O resultado mais visível dessa operação é a transformação do texto jornalístico em uma espécie de material de divulgação dos produtos em questão. Em vez de criticados (no sentido mais amplo do verbo), estes passam a ser meramente noticiados, quando não claramente promovidos pelos jornais.
Com a ausência da crítica propriamente dita, as esporádicas opiniões negativas ou manifestações de desagrado diante de determinado produto ou fato cultural assumem um tom palpiteiro, ofensivo, maledicente.
Essa crítica sem crítica e esse ímpeto novidadeiro trouxeram como corolário uma ligeireza de linguagem e de formulação que aproxima perigosamente a cobertura cultural das colunas sociais e das revistas de fofoca.
A filosofia que norteia a adoção desse tipo de jornalismo parece ser a seguinte: quanto mais leve, frívolo e desinformado for o texto, mais chance ele tem de conquistar a simpatia imediata do leitor médio, corrompido sistematicamente pela idiotia televisiva, pela triunfante cultura do imediato e do superficial.
Assim como a literatura já foi vista como o ``sorriso da sociedade", os chamados segundos cadernos submeteram-se a uma função de refresco para o leitor atingido pelos destroços do mundo, que ele acabou de folhear no primeiro caderno.

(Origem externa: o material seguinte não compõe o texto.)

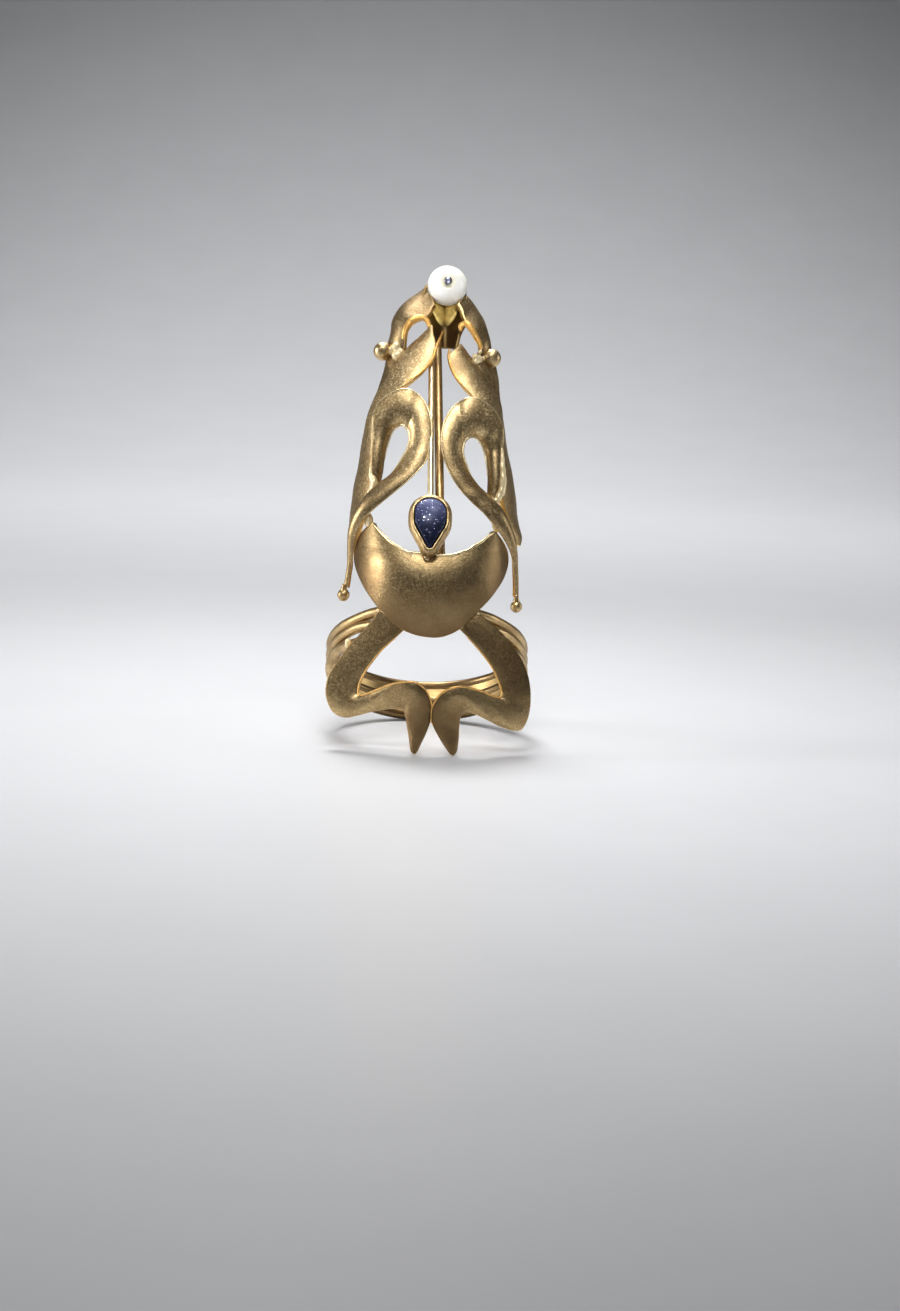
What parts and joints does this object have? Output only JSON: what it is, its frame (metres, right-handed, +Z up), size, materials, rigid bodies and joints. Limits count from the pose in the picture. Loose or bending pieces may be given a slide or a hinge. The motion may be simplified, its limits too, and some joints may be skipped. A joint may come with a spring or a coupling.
{
  "type": "nail ring",
  "caption": "Nail ring of satin gold sheet and wire: claws, a crescent plate, swan loops, a pear-shaped stone and a pearl under a hood.",
  "frame": {"origin": "middle of the bottom of the whole ring's box, on the surface that the ring stands on", "axes": "+X to the ring's right as seen from the front, +Y to its back, +Z up from the claws to the pearl"},
  "size_m": [0.021, 0.0234, 0.0486],
  "materials": {
    "gold": "satin, finely brushed",
    "pearl": "soft lustre",
    "pin": "dull",
    "stone": "polished, finely sparkling"
  },
  "bodies": {
    "root": {"ring_frame": "gold", "pearl": "pearl", "pearl_pin": "pin", "pear_stone": "stone"}
  },
  "joints": []
}
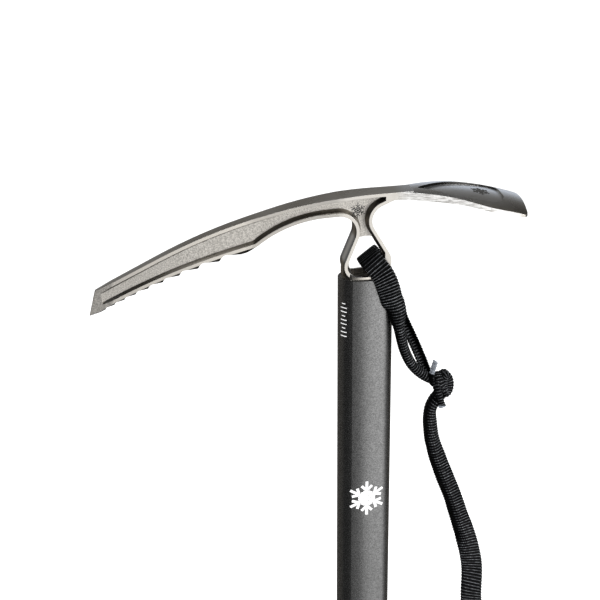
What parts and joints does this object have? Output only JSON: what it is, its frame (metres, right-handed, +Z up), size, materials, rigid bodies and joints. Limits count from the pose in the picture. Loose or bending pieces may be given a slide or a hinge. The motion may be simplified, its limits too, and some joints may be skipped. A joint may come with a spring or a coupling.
{
  "type": "ice axe",
  "caption": "Walking ice axe with a toothed pick, a broad adze, an oval tube shaft, a pointed spike and a knotted webbing leash with a wrist loop.",
  "frame": {"origin": "tip of the spike, on the shaft's axis", "axes": "+Z up the shaft axis towards the head, +X towards the adze, -X towards the pick, +Y completes the right-handed frame"},
  "size_m": [0.2533, 0.062, 0.6],
  "materials": {
    "cast_steel": "fine cast grain with polished rims",
    "spike_steel": "satin, ground towards the tip",
    "anodised_tube": "dark anodised, fine grain",
    "pin_steel": "satin",
    "adhesive": "cured, matte",
    "webbing": "flat ribbed nylon webbing",
    "slider_plastic": "moulded, fine texture"
  },
  "bodies": {
    "axe": {"head": "cast_steel", "shaft_tube": "anodised_tube", "head_bond": "adhesive", "head_pins": "pin_steel", "spike": "spike_steel", "spike_bond": "adhesive", "spike_rivet": "pin_steel"},
    "leash_upper": {"leash_head_loop": "webbing", "leash_knot": "webbing", "leash_tails": "webbing"},
    "leash_lower": {"leash_tether_front": "webbing", "leash_tether_back": "webbing", "wrist_loop": "webbing"},
    "slider": {"leash_slider": "slider_plastic"}
  },
  "joints": [
    {"name": "leash_swing", "type": "hinge", "parent": "axe", "child": "leash_upper", "pos_m": [0.0012, 0, 0.5604], "axis": [0, -1, 0], "range_deg": [0, 58]},
    {"name": "tether_swing", "type": "hinge", "parent": "leash_upper", "child": "leash_lower", "pos_m": [0.0496, 0, 0.472], "axis": [0, -1, 0], "range_deg": [-8, 75]},
    {"name": "slider_travel", "type": "slide", "parent": "leash_lower", "child": "slider", "axis": [-0.0705, 0, 0.9975], "range_m": [0, 0.036]}
  ]
}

Se nos cadernos diários dedicados ao mercado e ao showbizz o que prevalece é essa espécie de ``fast food" desinformativo, que engana os olhos mas não alimenta a inteligência, nos suplementos culturais semanais parece haver uma reação defensiva simétrica e proporcional. Os intelectuais e críticos convocados a ocupar esses suplementos o fazem com ensaios palavrosos e não raro ininteligíveis, como a querer defender sua seara da invasão dos bárbaros da incultura de massas.
Talvez soe ingênuo e anacrônico, mas o que faz falta hoje é justamente a ponte entre esses dois mundos, o da erudição e o da mídia, o da universidade e o da sala de TV. Em vez de reiterar a sabedoria para os sábios e a desinformação para os desinformados, cabe abrir janelas de ambos os lados. Fazer o acadêmico ver a TV e a TV ver o acadêmico. Cultura é troca de saberes e ignorâncias. Se conversarmos um pouco, quem sabe seremos menos burros.